=== Data extract ===
---*---

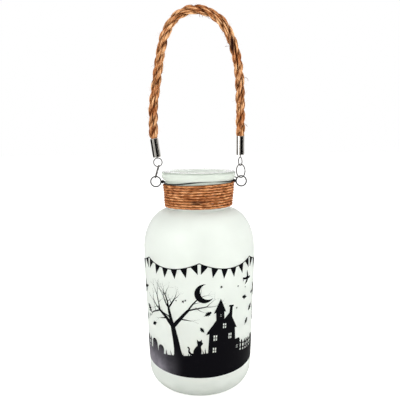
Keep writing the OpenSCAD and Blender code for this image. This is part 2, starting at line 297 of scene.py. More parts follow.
def sweep(name, runs, sides):
    """One mesh of round tubes. A run is a dict with its path and radius, and where it matters
    closed, lay (shift of the pattern along it) and depth (how much painted shade each point
    takes, 0 to 1)."""
    verts, faces, lay, depth = [], [], [], []
    for run in runs:
        path, closed = run["path"], run.get("closed", False)
        radii = run["radius"] if isinstance(run["radius"], list) else [run["radius"]] * len(path)
        first, length = len(verts), run.get("lay", 0.0)
        for i, (point, (_, side, up)) in enumerate(zip(path, axes_along(path, closed))):
            length += (point - path[i - 1]).length if i else 0
            for k in range(sides):
                turn = 2 * math.pi * k / sides
                verts.append(point + around(side, up, turn) * radii[i])
                lay.append((radii[i] * math.cos(turn), radii[i] * math.sin(turn), length))
                depth.append(run["depth"](i, verts[-1]) if "depth" in run else 0.0)
        rings = len(path) if closed else len(path) - 1
        for i in range(rings):
            a, b = first + i * sides, first + (i + 1) % len(path) * sides
            for k in range(sides):
                m = (k + 1) % sides
                faces.append((a + k, a + m, b + m, b + k))
        if not closed:
            faces.append(tuple(first + k for k in reversed(range(sides))))
            faces.append(tuple(first + (len(path) - 1) * sides + k for k in range(sides)))
    mesh = bpy.data.meshes.new(name)
    mesh.from_pydata(verts, [], faces)
    mesh.attributes.new("lay", "FLOAT_VECTOR", "POINT").data.foreach_set(
        "vector", [value for triple in lay for value in triple])
    mesh.attributes.new("depth", "FLOAT", "POINT").data.foreach_set("value", depth)
    mesh.shade_smooth()
    return link(name, mesh)


def piece(obj, body, slot, *nodes):
    """Sets a finished piece on its body and hides the nodes that it stands for."""
    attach(obj, body)
    if nodes:
        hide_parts(*nodes)


# ---------------------------------------------------------------- camera

CAMERA_PLACE = Vector((1.0, -450.0, 229.0)) * MM
CAMERA_PITCH = math.radians(9.5)
CAMERA_ROLL = math.radians(-0.52)
FOCAL_LENGTH = 45.3
SENSOR_WIDTH = 36.0
SHIFT_UP = 0.05


class LANTERN_OT_camera(bpy.types.Operator):
    """Sets the camera a little above the rim, in front of the lantern"""
    bl_idname = "lantern.camera"
    bl_label = "Camera"

    def execute(self, context):
        data = bpy.data.cameras.new("view_camera")
        data.lens = FOCAL_LENGTH
        data.sensor_width = SENSOR_WIDTH
        data.shift_y = SHIFT_UP
        data.clip_start = 0.01
        data.clip_end = 20
        camera = link("view_camera", data)
        camera.matrix_world = (Matrix.Translation(CAMERA_PLACE)
                               @ Matrix.Rotation(math.pi / 2 - CAMERA_PITCH, 4, "X")
                               @ Matrix.Rotation(CAMERA_ROLL, 4, "Z"))
        context.scene.camera = camera
        return {"FINISHED"}


# ---------------------------------------------------------------- jute

# Jute's fibres are long, so their streaks are stretched along the yarn.
FIBRE_STRETCH = (1, 1, 0.09)
# Darkest and lightest cast of the patches: the twine is a little darker and redder than the rope.
ROPE_TONE = ("#C9A184", "#FFFFFF")
TWINE_TONE = ("#BC8A6C", "#FAE0CF")
# Dark spots of painted shade where the rope's strands open on a gap and where the twine's end
# tucks under: centre, scale along X, Y and Z (per metre), and strength.
ROPE_GAP_SHADE = (Vector((29.6, -3.6, 304.5)) * MM, (450, 300, 115), 0.95)
TWINE_TUCK_SHADE = (Vector((-2.0, -31.5, 173.2)) * MM, (170, 250, 520), 0.75)


def shade_spotted(tree, place, base, shade_spot):
    """A colour with a soft dark spot of painted shade in it."""
    centre, scale, strength = shade_spot
    away = add_node(tree, "VectorMath", {0: place, 1: centre}, operation="SUBTRACT")
    shrunk = add_node(tree, "VectorMath", {0: away, 1: scale}, operation="MULTIPLY")
    reach = add_node(tree, "VectorMath", {0: shrunk}, "Value", operation="LENGTH")
    spot = add_node(tree, "MapRange", {"Value": reach, "From Min": 0.55, "From Max": 1.25,
                                       "To Min": strength, "To Max": 0.0})
    return add_node(tree, "Mix", {"Factor": spot, UNDER: base, OVER: linear("#240D0C")},
                    **COLOUR_MIX)


def jute_material(name, colours, fibre_mm, yarn_mm, shade_spot=None, tone=ROPE_TONE):
    """Jute: coarse bast fibres, retted and spun, so the yarn is matt and streaked along its length
    from straw to brown. Shade is painted on it where strands lie against each other, and in a
    spot where one is given."""
    material, tree, place = new_material(name)
    lay = add_node(tree, "Attribute", output="Vector", attribute_name="lay")
    shade_share = add_node(tree, "Attribute", output="Fac", attribute_name="depth")
    streak = blobs(tree, lay, fibre_mm, 3, 0.65, FIBRE_STRETCH)
    patch = blobs(tree, place, yarn_mm * 3, 2, 0.55)
    fibre = add_node(tree, "ValToRGB", {"Fac": streak}, stops=[
        (0.37, colours.jute_dark), (0.48, colours.jute_mid), (0.60, colours.jute_light)])
    cast = add_node(tree, "ValToRGB", {"Fac": patch}, stops=[
        (0.36, linear(tone[0])), (0.62, linear(tone[1]))])
    base = add_node(tree, "Mix", {"Factor": 0.8, UNDER: fibre, OVER: cast},
                    blend_type="MULTIPLY", **COLOUR_MIX)
    # Painted shade: the fibre darkens towards the dark jute where strands and turns lie close, as far
    # as each point's depth says.
    dark = add_node(tree, "Mix", {"Factor": 0.9, UNDER: base, OVER: colours.jute_dark}, **COLOUR_MIX)
    shaded = add_node(tree, "Mix", {"Factor": shade_share, UNDER: base, OVER: dark}, **COLOUR_MIX)
    if shade_spot:
        shaded = shade_spotted(tree, place, shaded, shade_spot)
    return finish_material(material, tree, {
        "Base Color": shaded, "Roughness": 0.82, "IOR": 1.45, "Specular IOR Level": 0.04},
        relief=(streak, 0.25, 0.7))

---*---

=== What this task involves ===
Reproduce, without alteration, solely the lines beginning at the line that includes "hide_parts(*nodes)" and ending at the line that includes "SHIFT_UP = 0.05", both lines included.

=== Answer to the exercise ===
        hide_parts(*nodes)


# ---------------------------------------------------------------- camera

CAMERA_PLACE = Vector((1.0, -450.0, 229.0)) * MM
CAMERA_PITCH = math.radians(9.5)
CAMERA_ROLL = math.radians(-0.52)
FOCAL_LENGTH = 45.3
SENSOR_WIDTH = 36.0
SHIFT_UP = 0.05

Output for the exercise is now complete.